• [Problem details] Take the data below and extract the lines from the one with "on the floor." to the one with "from mathutils import Matrix, Vector, noise", inclusive, exactly as written.

• [Source excerpt]
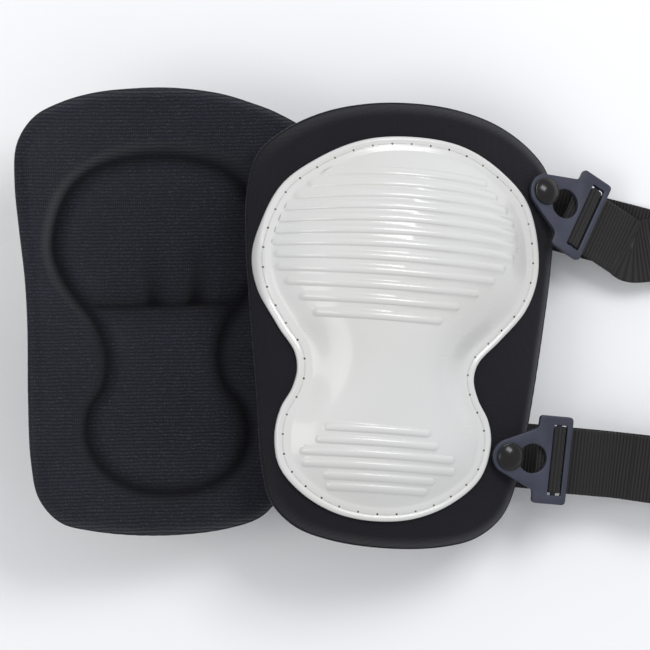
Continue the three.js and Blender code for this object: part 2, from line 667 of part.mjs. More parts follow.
function strapAndHook(side, level) {
  const hooked = side === "right";
  const frame = hooked ? studdedHookFrame(level, HOOK_TOWARDS[level]) : looseHookFrame(level);
  const end = hooked ? swingingLoopGeometry() : loopGeometry();
  const run = hooked ? hookedStrap(level, frame) : looseStrap(level, frame);
  group.add(piece(`${side}_${level}_hook`, hookGeometry().applyMatrix4(frame), plastic));
  group.add(piece(`${side}_${level}_strap_end`, end.applyMatrix4(frame), elastic));
  group.add(piece(`${side}_${level}_strap`, run, elastic));
}

for (const [side, place] of [["right", rightPlace], ["left", leftPlace]]) {
  usePad(side);
  const made = pad(side);
  for (const mesh of made.children) mesh.geometry.applyMatrix4(place);
  group.add(made);
  strapAndHook(side, "upper");
  strapAndHook(side, "lower");
}

// The origin is under the middle of the pair, on the floor.
const bounds = new THREE.Box3().setFromObject(group, true);
const middle = bounds.getCenter(new THREE.Vector3());
group.position.set(-middle.x, -middle.y, -bounds.min.z);

export default group;
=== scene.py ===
"""The looks of a pair of strap-on knee pads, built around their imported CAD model.

Shapes are worked out in millimetres, in the frame of one pad, hook or strap, and are then
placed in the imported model's frame. In a pad's frame the cap faces +z and the knee is below.
"""
import json
import math

import bmesh
import bpy
import numpy as np
from mathutils import Matrix, Vector, noise


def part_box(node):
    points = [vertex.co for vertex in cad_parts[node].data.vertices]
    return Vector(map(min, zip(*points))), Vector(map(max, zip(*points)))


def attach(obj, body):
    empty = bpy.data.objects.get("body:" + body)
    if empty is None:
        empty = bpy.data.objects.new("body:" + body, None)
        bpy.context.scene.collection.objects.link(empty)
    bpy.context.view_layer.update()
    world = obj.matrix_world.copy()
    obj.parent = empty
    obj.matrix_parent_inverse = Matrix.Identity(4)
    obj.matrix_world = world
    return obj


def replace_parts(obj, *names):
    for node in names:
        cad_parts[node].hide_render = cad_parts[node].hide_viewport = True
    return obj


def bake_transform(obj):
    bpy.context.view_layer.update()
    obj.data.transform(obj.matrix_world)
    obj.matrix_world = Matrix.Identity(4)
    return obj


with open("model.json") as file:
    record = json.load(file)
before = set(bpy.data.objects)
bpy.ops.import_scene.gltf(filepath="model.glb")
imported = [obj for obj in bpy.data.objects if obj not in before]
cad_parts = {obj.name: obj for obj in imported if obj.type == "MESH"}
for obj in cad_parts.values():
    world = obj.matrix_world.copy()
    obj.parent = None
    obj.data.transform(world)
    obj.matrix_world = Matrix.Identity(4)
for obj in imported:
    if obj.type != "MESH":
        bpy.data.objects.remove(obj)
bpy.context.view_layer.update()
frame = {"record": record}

MM = 0.001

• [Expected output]
// The origin is under the middle of the pair, on the floor.
const bounds = new THREE.Box3().setFromObject(group, true);
const middle = bounds.getCenter(new THREE.Vector3());
group.position.set(-middle.x, -middle.y, -bounds.min.z);

export default group;
=== scene.py ===
"""The looks of a pair of strap-on knee pads, built around their imported CAD model.

Shapes are worked out in millimetres, in the frame of one pad, hook or strap, and are then
placed in the imported model's frame. In a pad's frame the cap faces +z and the knee is below.
"""
import json
import math

import bmesh
import bpy
import numpy as np
from mathutils import Matrix, Vector, noise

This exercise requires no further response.